### [PROMPT]
Repeat each line exactly as it is written.

### [GIVEN INFORMATION]
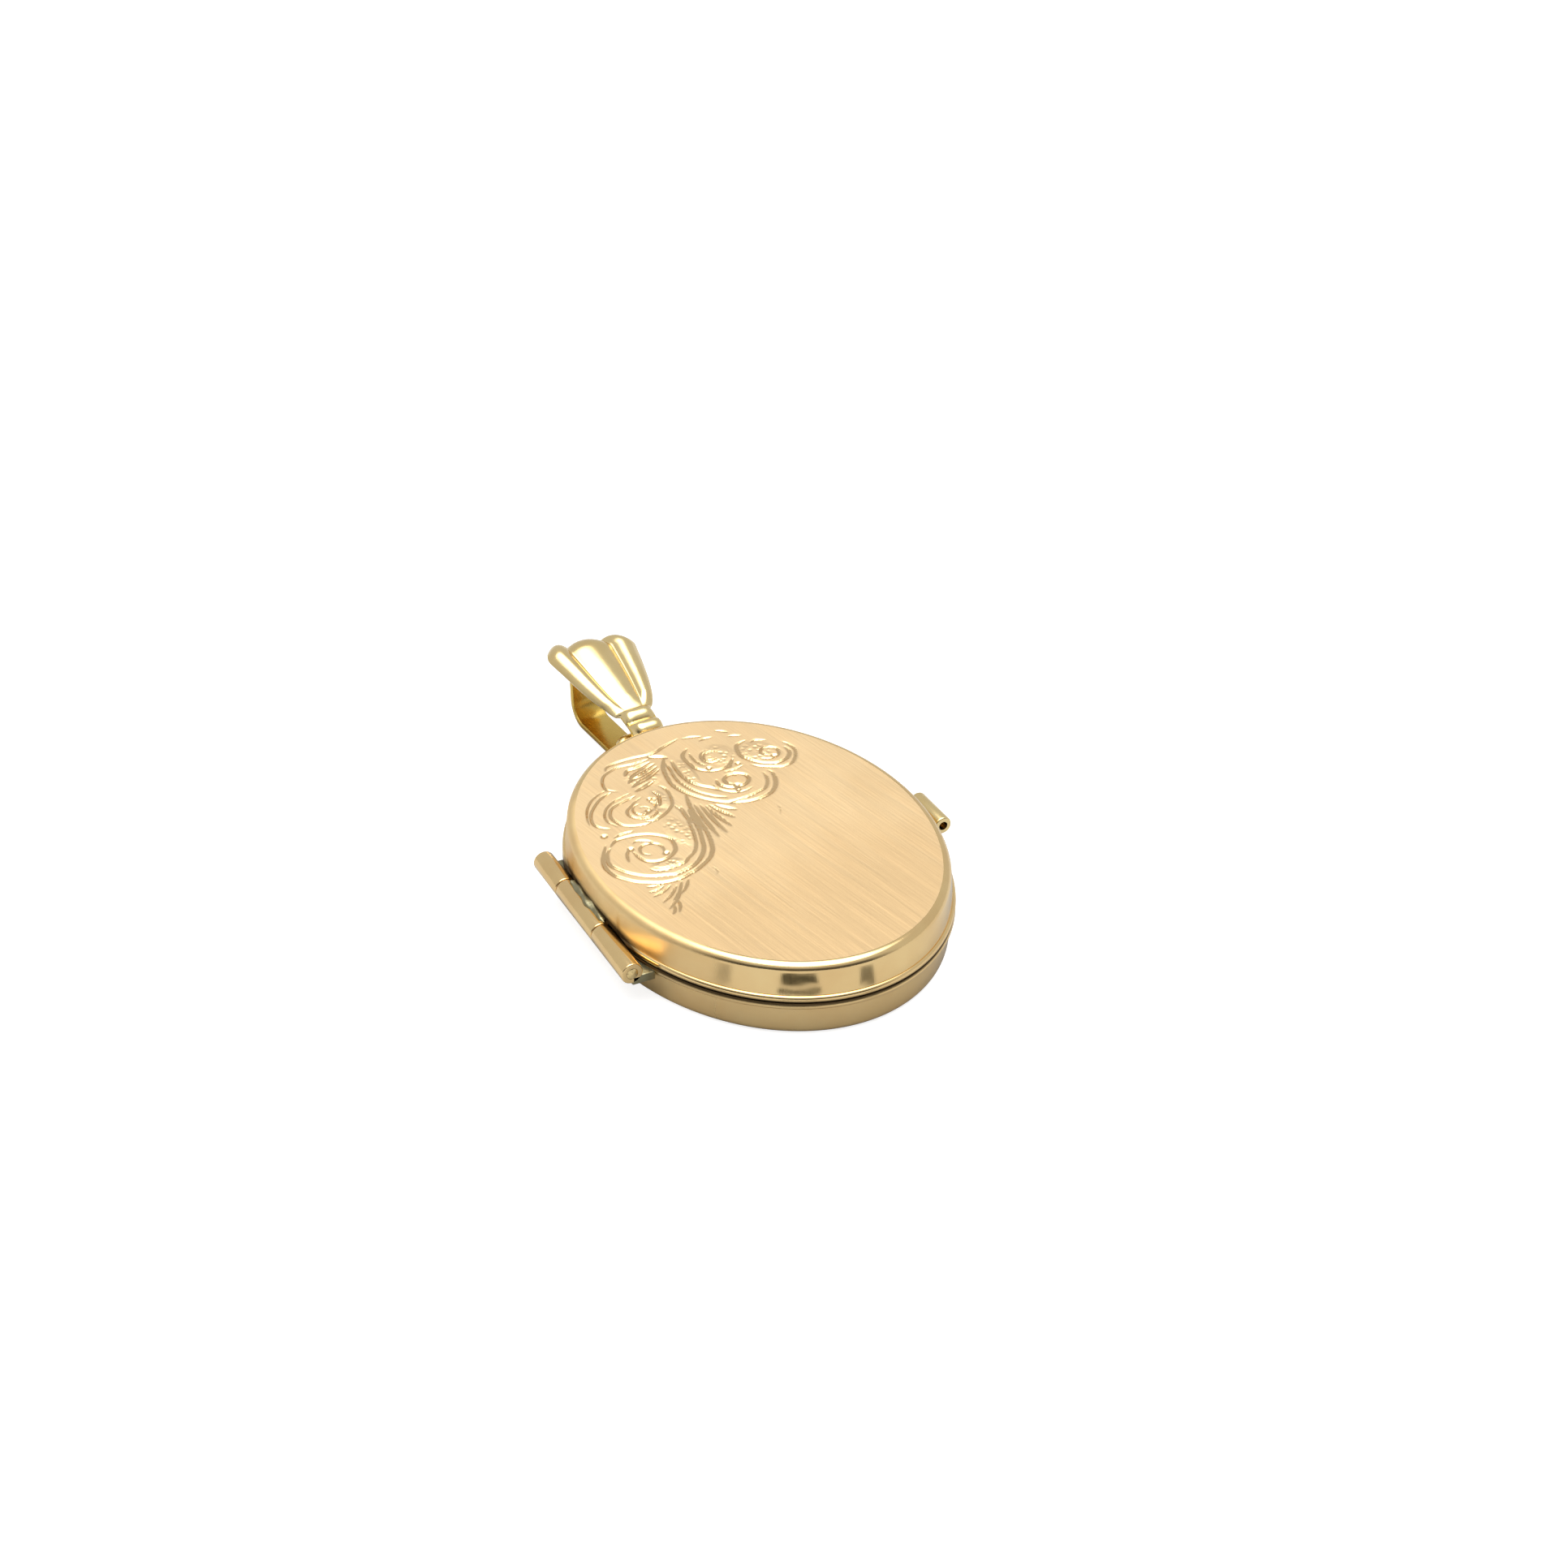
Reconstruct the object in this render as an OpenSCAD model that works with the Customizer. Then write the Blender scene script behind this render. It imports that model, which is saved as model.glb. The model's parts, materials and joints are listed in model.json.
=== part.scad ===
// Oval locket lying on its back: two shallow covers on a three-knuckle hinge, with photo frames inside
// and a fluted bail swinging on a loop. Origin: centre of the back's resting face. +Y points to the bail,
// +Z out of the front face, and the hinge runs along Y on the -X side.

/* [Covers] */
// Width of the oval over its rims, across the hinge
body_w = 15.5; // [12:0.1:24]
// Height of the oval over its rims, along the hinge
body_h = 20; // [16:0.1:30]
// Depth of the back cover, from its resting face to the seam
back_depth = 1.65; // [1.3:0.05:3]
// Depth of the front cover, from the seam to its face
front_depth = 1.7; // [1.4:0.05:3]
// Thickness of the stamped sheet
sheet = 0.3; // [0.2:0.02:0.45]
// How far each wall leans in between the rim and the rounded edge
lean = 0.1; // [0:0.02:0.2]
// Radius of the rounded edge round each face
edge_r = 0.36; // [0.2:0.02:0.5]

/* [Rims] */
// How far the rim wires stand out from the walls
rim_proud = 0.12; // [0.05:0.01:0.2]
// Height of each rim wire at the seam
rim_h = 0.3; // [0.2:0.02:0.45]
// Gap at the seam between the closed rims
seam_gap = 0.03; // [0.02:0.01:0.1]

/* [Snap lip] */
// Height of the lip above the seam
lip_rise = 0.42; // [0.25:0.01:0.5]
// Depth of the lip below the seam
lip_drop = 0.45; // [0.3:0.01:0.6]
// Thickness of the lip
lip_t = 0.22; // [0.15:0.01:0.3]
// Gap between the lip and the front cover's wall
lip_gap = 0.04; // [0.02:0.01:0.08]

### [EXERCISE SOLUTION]
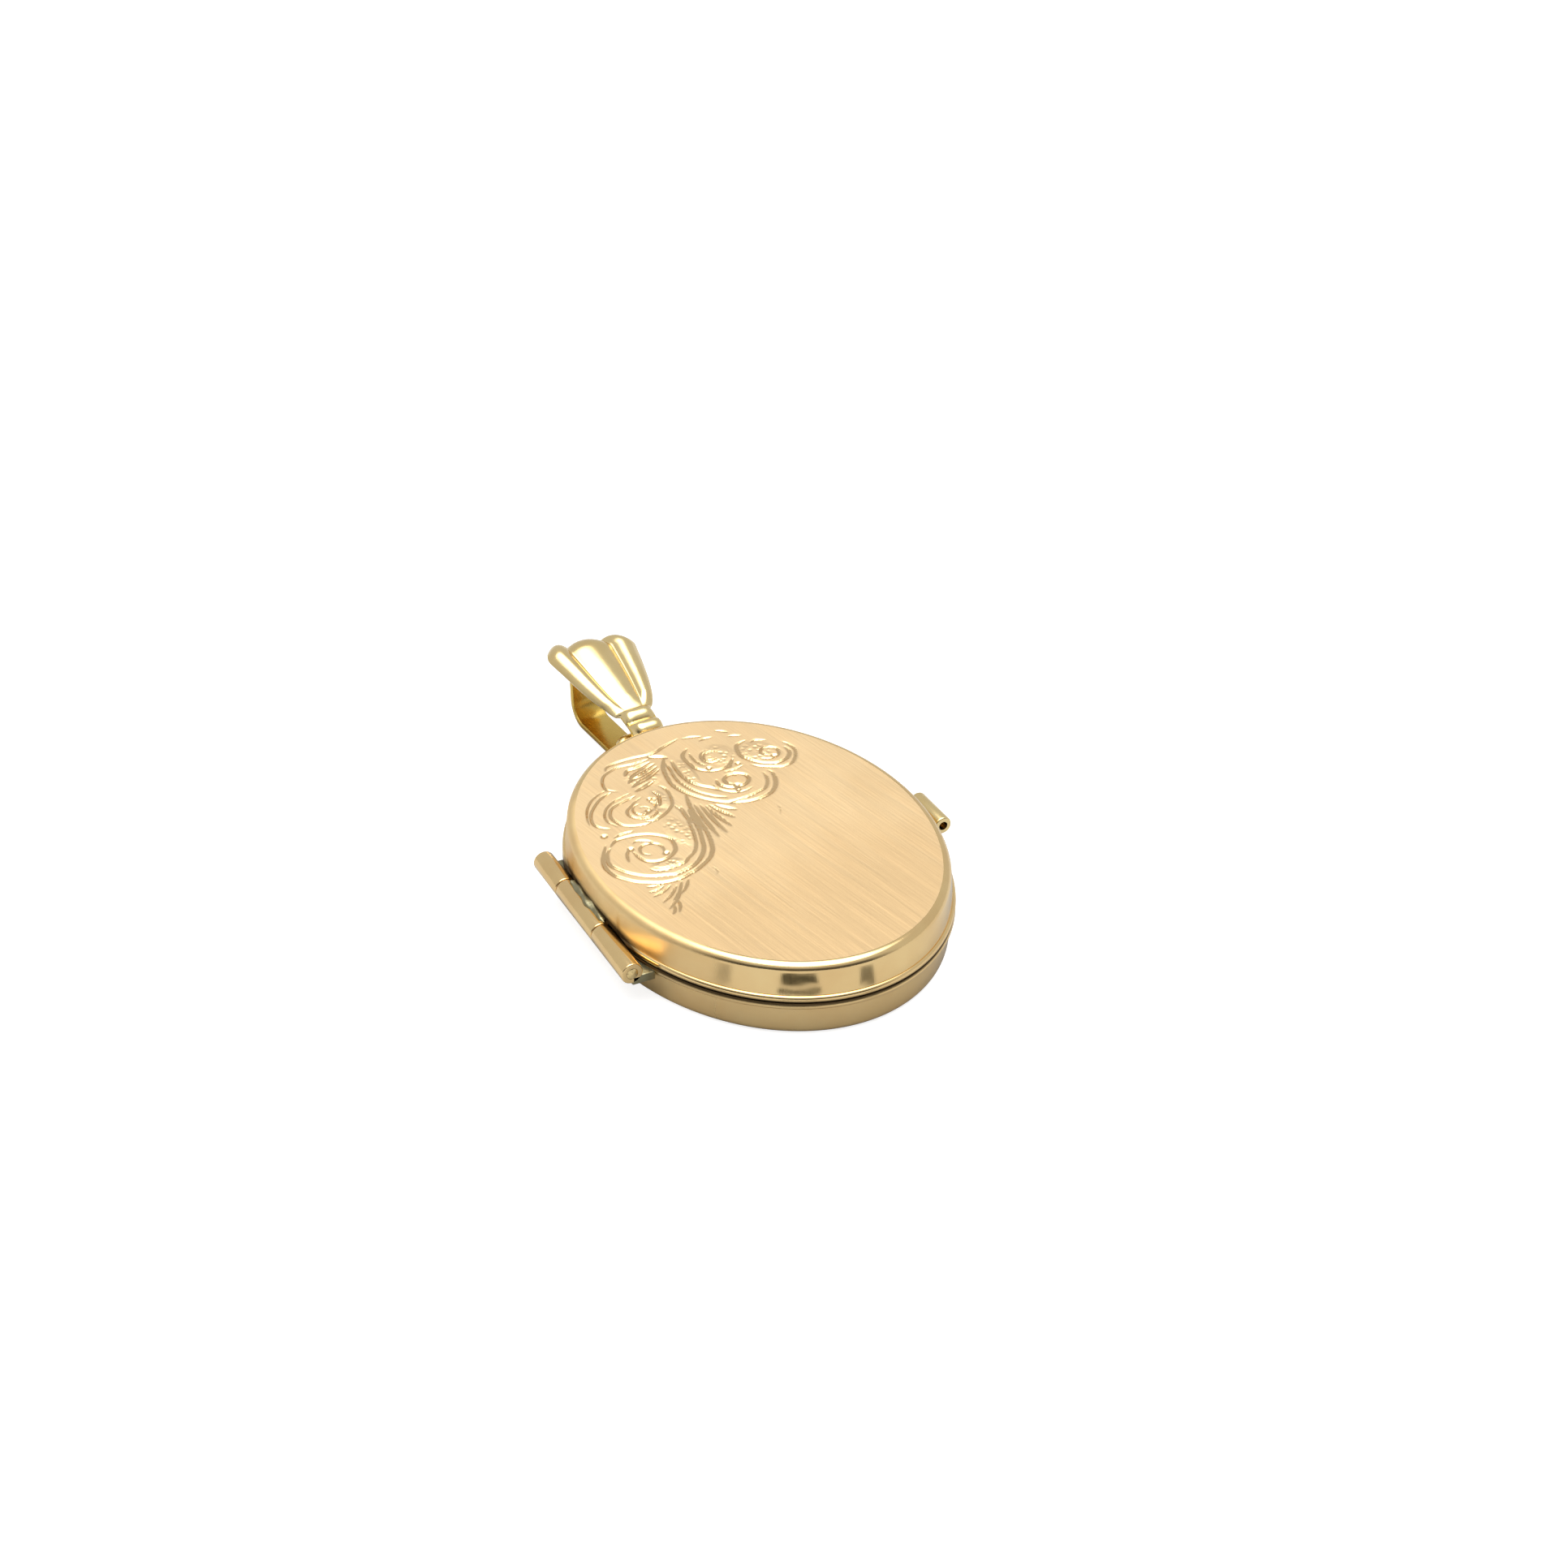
Reconstruct the object in this render as an OpenSCAD model that works with the Customizer. Then write the Blender scene script behind this render. It imports that model, which is saved as model.glb. The model's parts, materials and joints are listed in model.json.
=== part.scad ===
// Oval locket lying on its back: two shallow covers on a three-knuckle hinge, with photo frames inside
// and a fluted bail swinging on a loop. Origin: centre of the back's resting face. +Y points to the bail,
// +Z out of the front face, and the hinge runs along Y on the -X side.

/* [Covers] */
// Width of the oval over its rims, across the hinge
body_w = 15.5; // [12:0.1:24]
// Height of the oval over its rims, along the hinge
body_h = 20; // [16:0.1:30]
// Depth of the back cover, from its resting face to the seam
back_depth = 1.65; // [1.3:0.05:3]
// Depth of the front cover, from the seam to its face
front_depth = 1.7; // [1.4:0.05:3]
// Thickness of the stamped sheet
sheet = 0.3; // [0.2:0.02:0.45]
// How far each wall leans in between the rim and the rounded edge
lean = 0.1; // [0:0.02:0.2]
// Radius of the rounded edge round each face
edge_r = 0.36; // [0.2:0.02:0.5]

/* [Rims] */
// How far the rim wires stand out from the walls
rim_proud = 0.12; // [0.05:0.01:0.2]
// Height of each rim wire at the seam
rim_h = 0.3; // [0.2:0.02:0.45]
// Gap at the seam between the closed rims
seam_gap = 0.03; // [0.02:0.01:0.1]

/* [Snap lip] */
// Height of the lip above the seam
lip_rise = 0.42; // [0.25:0.01:0.5]
// Depth of the lip below the seam
lip_drop = 0.45; // [0.3:0.01:0.6]
// Thickness of the lip
lip_t = 0.22; // [0.15:0.01:0.3]
// Gap between the lip and the front cover's wall
lip_gap = 0.04; // [0.02:0.01:0.08]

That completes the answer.